━━━ Supplied data ━━━

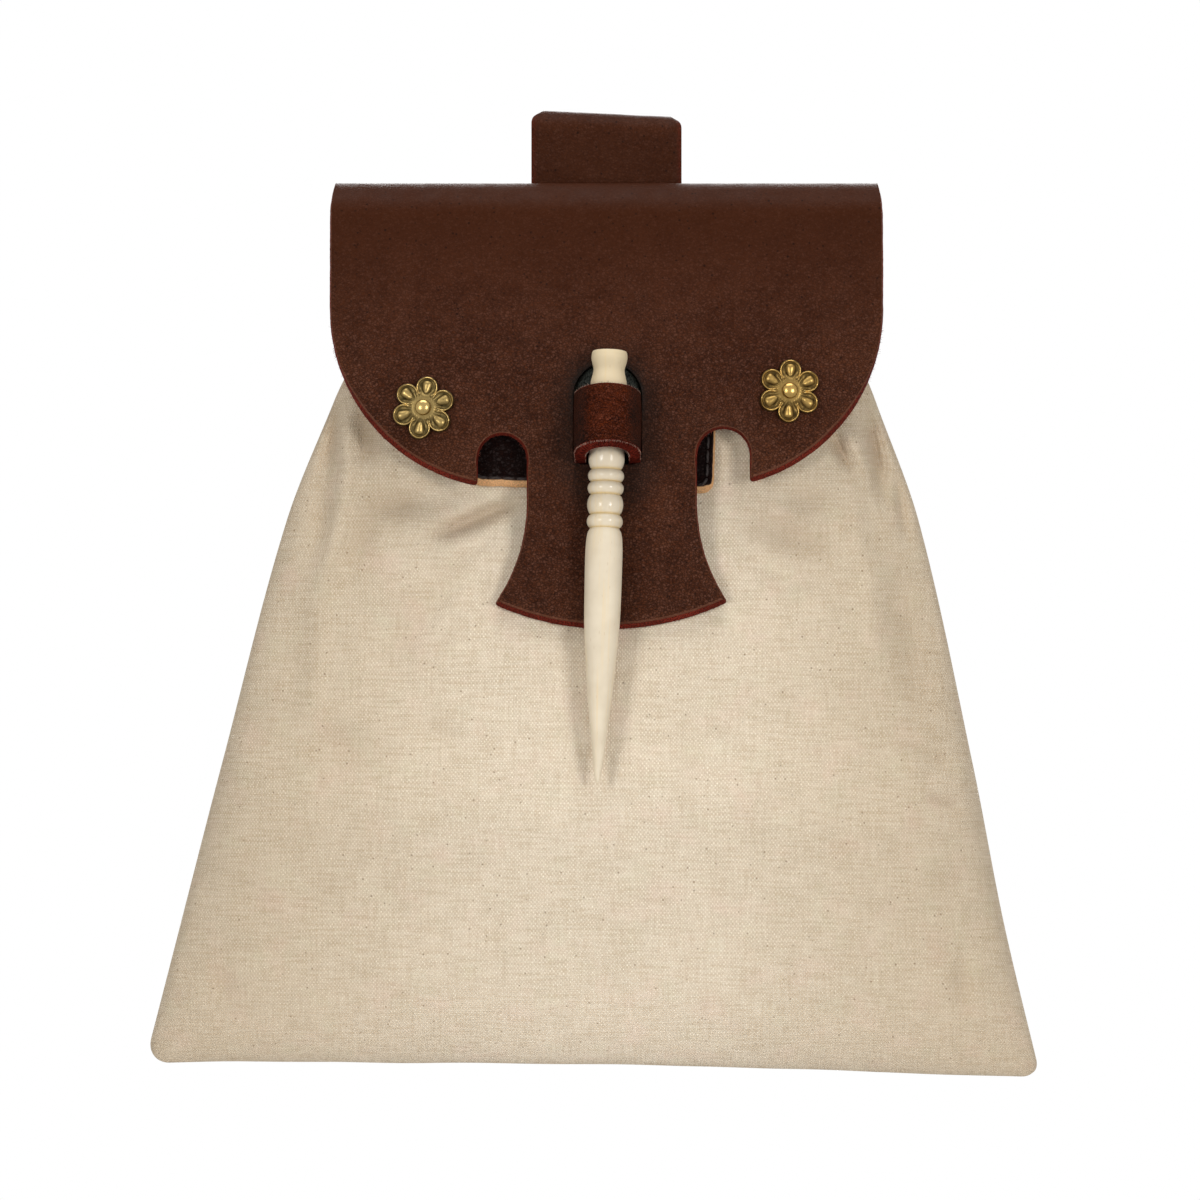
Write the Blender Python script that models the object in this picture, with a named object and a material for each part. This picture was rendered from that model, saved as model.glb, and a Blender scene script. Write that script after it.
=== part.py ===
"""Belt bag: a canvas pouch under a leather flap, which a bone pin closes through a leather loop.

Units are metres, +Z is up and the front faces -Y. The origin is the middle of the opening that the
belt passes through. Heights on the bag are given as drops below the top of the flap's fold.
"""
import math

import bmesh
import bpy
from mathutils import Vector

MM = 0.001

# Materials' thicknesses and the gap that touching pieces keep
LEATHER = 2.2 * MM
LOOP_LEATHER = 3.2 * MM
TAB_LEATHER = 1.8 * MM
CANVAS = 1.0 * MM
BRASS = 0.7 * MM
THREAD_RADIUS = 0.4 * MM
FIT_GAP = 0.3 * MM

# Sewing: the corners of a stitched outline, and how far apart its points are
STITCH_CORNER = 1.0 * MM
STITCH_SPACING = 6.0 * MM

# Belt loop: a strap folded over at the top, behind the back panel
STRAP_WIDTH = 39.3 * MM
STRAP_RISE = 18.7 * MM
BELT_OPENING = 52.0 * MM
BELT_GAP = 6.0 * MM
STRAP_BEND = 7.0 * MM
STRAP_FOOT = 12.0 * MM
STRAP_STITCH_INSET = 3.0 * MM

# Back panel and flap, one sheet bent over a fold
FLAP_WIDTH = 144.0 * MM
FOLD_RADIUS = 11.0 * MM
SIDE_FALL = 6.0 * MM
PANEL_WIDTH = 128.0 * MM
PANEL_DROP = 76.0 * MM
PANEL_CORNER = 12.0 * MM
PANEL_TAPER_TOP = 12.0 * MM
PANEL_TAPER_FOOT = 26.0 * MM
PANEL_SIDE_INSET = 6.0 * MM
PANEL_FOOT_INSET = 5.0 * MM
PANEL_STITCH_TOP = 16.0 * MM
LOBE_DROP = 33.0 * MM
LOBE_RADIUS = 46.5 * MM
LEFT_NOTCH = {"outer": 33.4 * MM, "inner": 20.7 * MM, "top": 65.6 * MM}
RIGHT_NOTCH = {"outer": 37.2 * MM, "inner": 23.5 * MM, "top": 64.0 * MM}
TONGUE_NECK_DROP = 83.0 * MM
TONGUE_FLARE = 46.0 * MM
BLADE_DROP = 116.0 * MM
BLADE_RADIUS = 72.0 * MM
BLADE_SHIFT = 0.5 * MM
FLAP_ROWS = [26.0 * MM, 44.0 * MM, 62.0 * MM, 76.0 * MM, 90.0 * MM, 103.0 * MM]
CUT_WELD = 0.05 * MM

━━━

What to work on
Set down the listing above in full, please, exactly as it appears.

Solution to this exercise
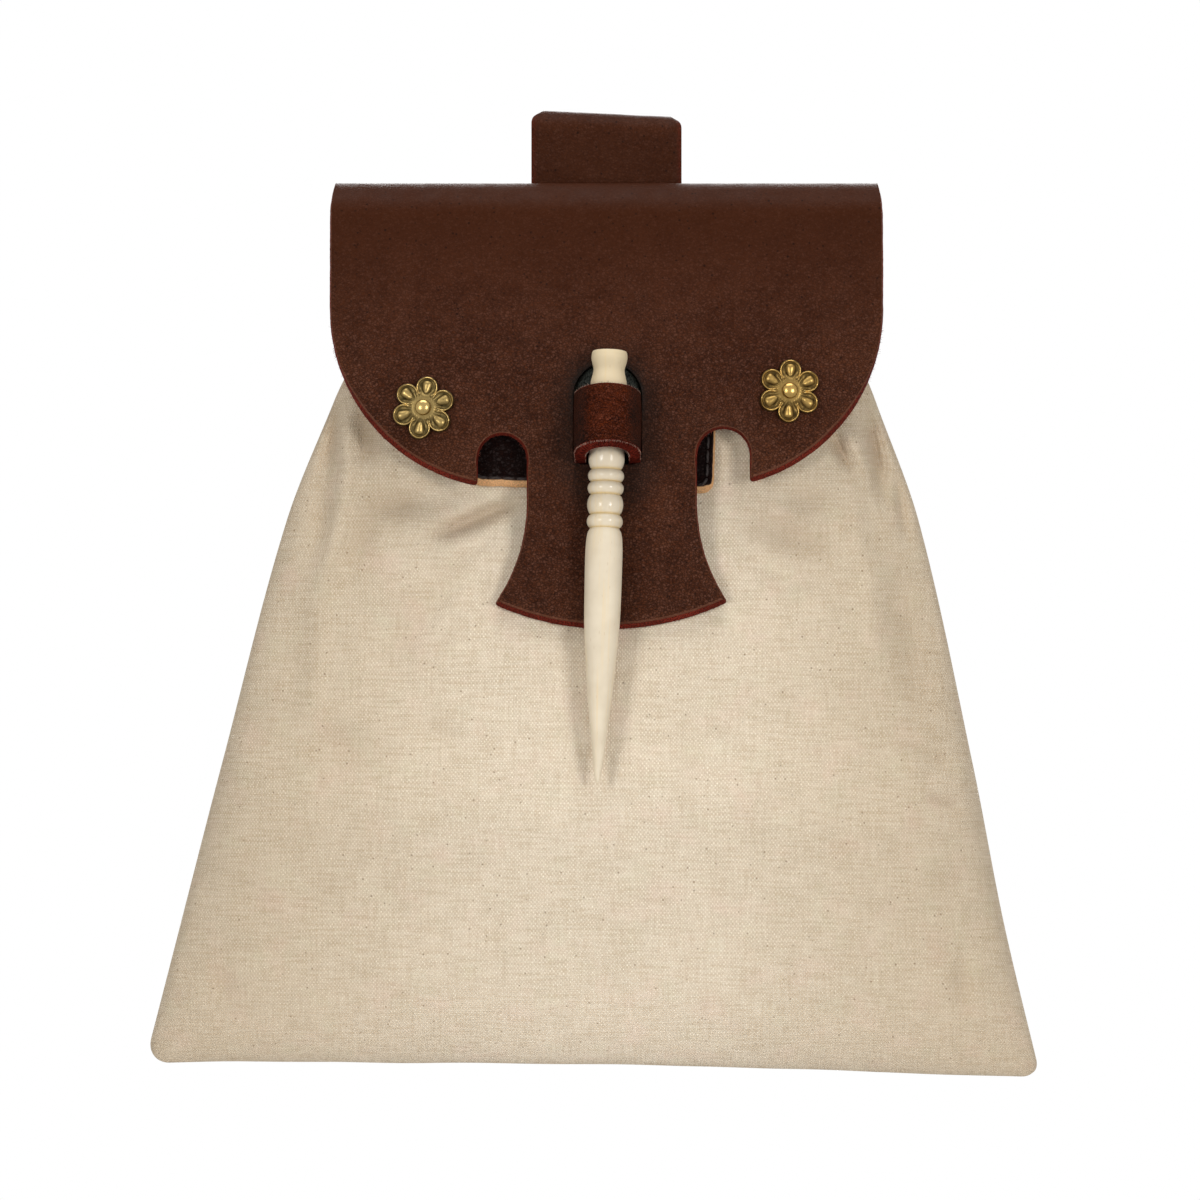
Write the Blender Python script that models the object in this picture, with a named object and a material for each part. This picture was rendered from that model, saved as model.glb, and a Blender scene script. Write that script after it.
=== part.py ===
"""Belt bag: a canvas pouch under a leather flap, which a bone pin closes through a leather loop.

Units are metres, +Z is up and the front faces -Y. The origin is the middle of the opening that the
belt passes through. Heights on the bag are given as drops below the top of the flap's fold.
"""
import math

import bmesh
import bpy
from mathutils import Vector

MM = 0.001

# Materials' thicknesses and the gap that touching pieces keep
LEATHER = 2.2 * MM
LOOP_LEATHER = 3.2 * MM
TAB_LEATHER = 1.8 * MM
CANVAS = 1.0 * MM
BRASS = 0.7 * MM
THREAD_RADIUS = 0.4 * MM
FIT_GAP = 0.3 * MM

# Sewing: the corners of a stitched outline, and how far apart its points are
STITCH_CORNER = 1.0 * MM
STITCH_SPACING = 6.0 * MM

# Belt loop: a strap folded over at the top, behind the back panel
STRAP_WIDTH = 39.3 * MM
STRAP_RISE = 18.7 * MM
BELT_OPENING = 52.0 * MM
BELT_GAP = 6.0 * MM
STRAP_BEND = 7.0 * MM
STRAP_FOOT = 12.0 * MM
STRAP_STITCH_INSET = 3.0 * MM

# Back panel and flap, one sheet bent over a fold
FLAP_WIDTH = 144.0 * MM
FOLD_RADIUS = 11.0 * MM
SIDE_FALL = 6.0 * MM
PANEL_WIDTH = 128.0 * MM
PANEL_DROP = 76.0 * MM
PANEL_CORNER = 12.0 * MM
PANEL_TAPER_TOP = 12.0 * MM
PANEL_TAPER_FOOT = 26.0 * MM
PANEL_SIDE_INSET = 6.0 * MM
PANEL_FOOT_INSET = 5.0 * MM
PANEL_STITCH_TOP = 16.0 * MM
LOBE_DROP = 33.0 * MM
LOBE_RADIUS = 46.5 * MM
LEFT_NOTCH = {"outer": 33.4 * MM, "inner": 20.7 * MM, "top": 65.6 * MM}
RIGHT_NOTCH = {"outer": 37.2 * MM, "inner": 23.5 * MM, "top": 64.0 * MM}
TONGUE_NECK_DROP = 83.0 * MM
TONGUE_FLARE = 46.0 * MM
BLADE_DROP = 116.0 * MM
BLADE_RADIUS = 72.0 * MM
BLADE_SHIFT = 0.5 * MM
FLAP_ROWS = [26.0 * MM, 44.0 * MM, 62.0 * MM, 76.0 * MM, 90.0 * MM, 103.0 * MM]
CUT_WELD = 0.05 * MM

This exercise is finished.